Some of us like the fact that one child is the focus of our attention, financial and other resources as well as our time as a parent. Others enjoy the fact that they have a home full of kids along with the noise and the mess and madness that they entail.
Reasons why families are small today
There are many reasons why 20% of the population consists of one child families. In larger urban centers, as many as 30% family units have just one child. The reasons for this are many: demanding professional lives and careers mean that people are choosing to have children later in life and even then, child care is a factor for working parents.
If you have a child when you are already 35 for instance, that will not leave you with much time to have a second or a third baby.
The divorce rate being as high as 50% is another factor that tends to limit family sizes.
Benefits of small families
There is certainly a lot to recommend having only one child. For one, kids are expensive – from the diapers that you have to buy when they are born, to their school fees, to their clothes to their college tuition, they cost a lot.
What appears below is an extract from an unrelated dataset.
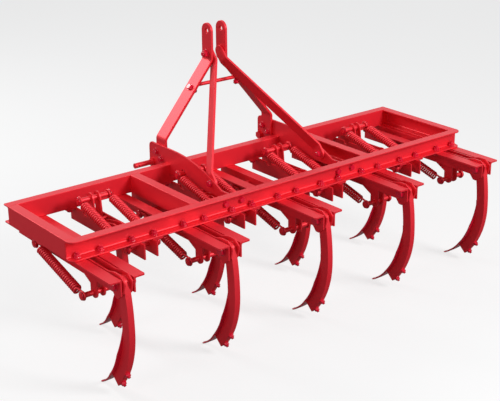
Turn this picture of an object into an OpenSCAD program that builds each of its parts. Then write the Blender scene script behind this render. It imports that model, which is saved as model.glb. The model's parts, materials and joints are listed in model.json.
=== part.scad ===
// Spring-loaded field cultivator for a tractor's three-point hitch, nine tines in two rows.
// X runs across the machine, Y forward to the tractor, Z up from the ground.
// Each module is drawn about the middle of the frame's top face, and stand() sets it on the ground.

/* [Frame] */
// Length of the front and rear rails
frame_length = 2000; // [1950:10:2400]
// Depth of the frame over both rails
frame_depth = 494; // [480:2:520]
// Height of the frame's top above the ground
frame_height = 557; // [540:1:580]
// Height of the rolled channel
channel_height = 75; // [70:1:80]
// Width of the channel's flanges
channel_flange = 40; // [36:1:44]
// Thickness of the channel's web
channel_web = 5; // [4:0.5:7]
// Thickness of the channel's flanges
channel_lip = 6; // [5:0.5:8]
// Radius inside the channel's corners
channel_root = 6; // [3:0.5:9]
// Radius of the rear rail's outer end corners
rear_corner = 30; // [10:1:36]
// Radius of the front rail's outer end corners
front_corner = 6; // [2:1:20]
// Distance of each cross member's web from the middle
cross_x = 459; // [430:1:480]

/* [Tine rows] */
// Distance of the outer tines from the frame's ends
tine_inset = 85.6; // [80:0.1:95]
// Distance of the rear row's pivots behind the frame's middle
rear_pivot_back = 436; // [425:1:450]
// Distance from the rear row's pivots to the front row's
row_step = 386; // [376:1:396]
// Depth of the pivots below the frame's top
pivot_drop = 103; // [98:1:108]
// Diameter of the pivot bolts and spring pins
pin_d = 20; // [16:1:22]
// Trip angle allowed to the front tines
front_trip = 20; // [10:1:24]

/* [Tine brackets] */
// Gap between the two angles of a bracket
bracket_gap = 49; // [48:0.5:54]
// Thickness of the bracket angles
angle_t = 6; // [5:0.5:8]
// Width of the angles' flat leg
angle_flat = 46; // [36:1:50]
// Depth of the angles' upright leg
angle_leg = 58; // [54:1:64]
// Radius inside the angles' corner
angle_root = 6; // [3:0.5:8]
// How far the rear brackets reach behind their pivot
bracket_tail = 36; // [24:1:40]
// Radius of the rear brackets' outer corner
bracket_corner = 7; // [4:1:24]
// How far the front brackets reach behind the rear rail
front_bracket_tail = 26; // [10:1:40]
// Diameter of the front row's stop bars
stop_d = 10; // [8:1:14]
// Share of the front arm's length where the stop bar rests on it
stop_place = 0.72; // [0.6:0.01:0.78]

/* [Tines] */
// Thickness of a shank, across the machine
shank_t = 25; // [22:0.5:28]
// Depth of a shank, fore and aft
shank_w = 43; // [38:1:46]
// Set-back of the shank's hindmost middle line behind its pivot
shank_bulge = 26; // [20:1:30]
// Radius of the shank's upper curve
shank_upper_r = 780; // [650:10:900]
// Depth below the pivot where the two curves meet
shank_join = 180; // [170:1:190]
// Sweep of the shank's lower curve
shank_sweep = 42; // [38:1:45]
// Height of the shank above its pivot
shank_head = 24; // [22:1:30]
// Radius of the shank's hind upper corner
shank_corner = 24; // [10:1:30]

/* [Shovels] */
// Thickness of a shovel
shovel_t = 8; // [6:0.5:10]
// Width of a shovel
shovel_w = 60; // [50:1:70]
// Width of a shovel's blunt point
shovel_point = 18; // [12:1:26]
// Length of the taper to each point
shovel_taper = 125; // [90:1:140]
// Sweep of the shovel above the place where the shank's curves meet
shovel_top = 5.5; // [4:0.1:8]
// Sweep of the shovel from that place to its working point
shovel_tip = 63.3; // [60:0.1:66]
// Depth worn flat off the working points
tip_wear = 3; // [2:0.5:5]

/* [Arms] */
// Thickness of the arm plates beside each shank
arm_t = 6; // [4:0.5:6]
// Forward reach of the arm to its spring pin
arm_reach = 163; // [155:1:170]
// Height between the pivot and the spring pin
arm_rise = 91; // [84:1:96]
// Radius of the arm's round ends about its pins
arm_eye = 22; // [20:0.5:24]
// Reach of the rear arm's nose behind its pivot
arm_nose = 41; // [38:1:50]
// Radius of the front arm about its pivot
arm_hub = 36; // [32:1:38]
// Width of the hub washers beside the arm plates
hub_washer = 5.7; // [5:0.1:5.8]

/* [Springs] */
// Distance between a spring's two eyes
spring_length = 338; // [330:1:350]
// Outer diameter of a spring
spring_d = 44; // [40:0.5:44]
// Wire diameter of a spring
wire_d = 9.5; // [8:0.5:10]
// Distance from an eye's centre to the coils
hook_length = 36; // [34:1:42]
// Side distance of each spring from its tine
spring_x = 63; // [61:0.5:65]

/* [Hitch] */
// Clearance between a hitch plate and the nearest spring
plate_clear = 5; // [5:0.5:7]
// Thickness of the hitch plates
plate_t = 8; // [6:0.5:9]
// Reach of the hitch plates ahead of the frame's middle
plate_front = 358; // [350:1:370]
// Height of the hitch plates above the frame's top
plate_top = 66; // [60:1:72]
// Depth of the hitch plates below the frame's top
plate_drop = 44; // [36:1:50]
// Radius of the plates' sloping top edge
plate_arc = 700; // [650:10:800]
// Radius of the plates' front upper corner
plate_corner = 20; // [14:1:30]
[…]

Then there is housing – a bigger family means that you need a larger home, are the family economics going to support this?
So one of the practical considerations about having more than one kid is the economic one – if you plan to have more kids, do you have the resources to support the children? And isn’t it true that if you had just the one child it may be possible for that single child to have the best of everything?
Benefits of larger families
Having siblings gives kids the opportunity to learn valuable interpersonal and conflict resolution skills. Optimization of resources, or in lay terms ‘sharing’, is something else that kids learn when they have a sibling or two. These are skills that they find valuable not only at school but later in life, when dealing with colleagues, spouses, and so on.
In larger families if there is more work, then there are also more hands to do that work, at least once the children are at a responsible age.
There are many obvious benefits of having one child, for the parent as well as the child; equally there are many benefits of having two or more children. So really there is no right answer to the question about the ideal number of children to have. The ideal number is whatever the parents themselves can agree on.